A darkened spiral passageway leads away from the theater, its walls featuring inductees’ autographs etched in back-lighted glass.

There can be no doubt about the power of music in our lives. Yet this "Rock and Roll" genre to me feels all about the “Baby Boomers”, and I wonder if the phenomena will outlast that generation?

It must be an enormous undertaking to keep up with all that is really “rock and roll” these days, with so many venues and media outlets for music. The music scene has too many channels for an institution to survey.
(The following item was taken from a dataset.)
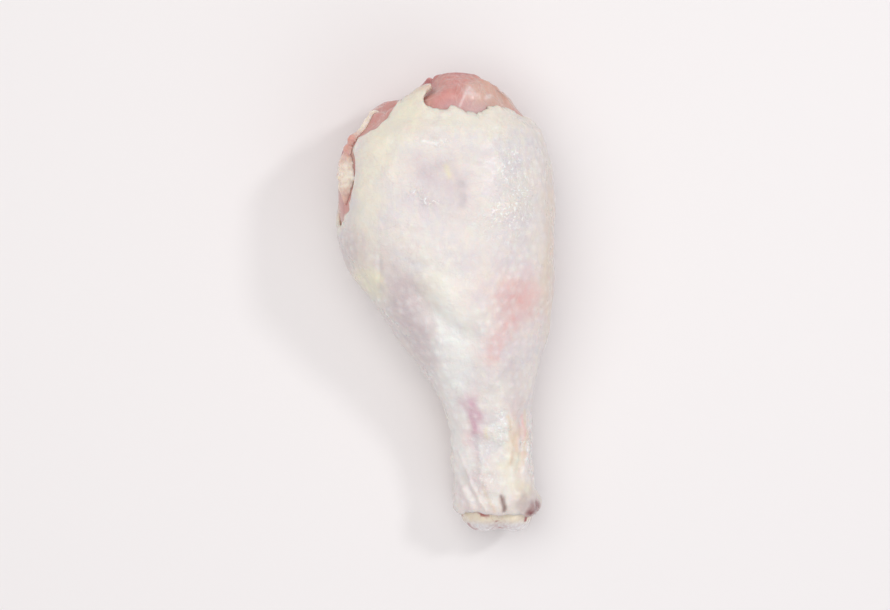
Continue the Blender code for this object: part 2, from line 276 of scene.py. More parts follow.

Can a "Hall of Fame" really represent the best of what's out there, or is it just one eddy in this river?

When I finally exited the Hall, I found Markey Ramone’s band performing on a courtyard stage. They were just being called back to do an encore. Walked around the waterfront as the sun sank into a thick haze and the city stated to light up.



Marky Ramone's band performing outside the Rock and Roll Hall of Fame.


Driving back to the motel along Clifton Drive, a broad boulevard with grand old houses and towering trees, I saw the "City Place Diner & Deli”. Its appearance being similar to all-night delis in L.A, I was drawn in. This one was pretty quiet though. A radio station on the sound system, apparently broadcasting from the Hall of Fame, played "the most fun music from the 60’s and 70’s." And I ask myself “who wants to hear this stuff???” Virtually everything they play I’ve heard 100’s, some perhaps 1,000’s of times. “Give it a rest!”

Tonight at 10:00 they run down the Top 10 of July 13, 1964. The staff, almost entirely in their 20’s – what do they think? I ask the waitress. “I don’t mind. But I’ll listen to anything.” (By the way, do you know what #1 was? “I Get Around” by the Beach Boys.)(Going back in my memory, I figured it was the Beach Boys “Help Me Rhonda” or Righteous Brothers’ “You’ve Lost That Loving Feelin’”)

The warning about the motorcycle tank bag only being waterproof if the inner liner draw-string is pulled tightly closed is accurate. I had been inside the Hall of Fame during a downpour. Returning to the bike, opened up the tank bag and found about a liter of water pooled atop the waterproof liner. But inside the bag, things were relatively dry.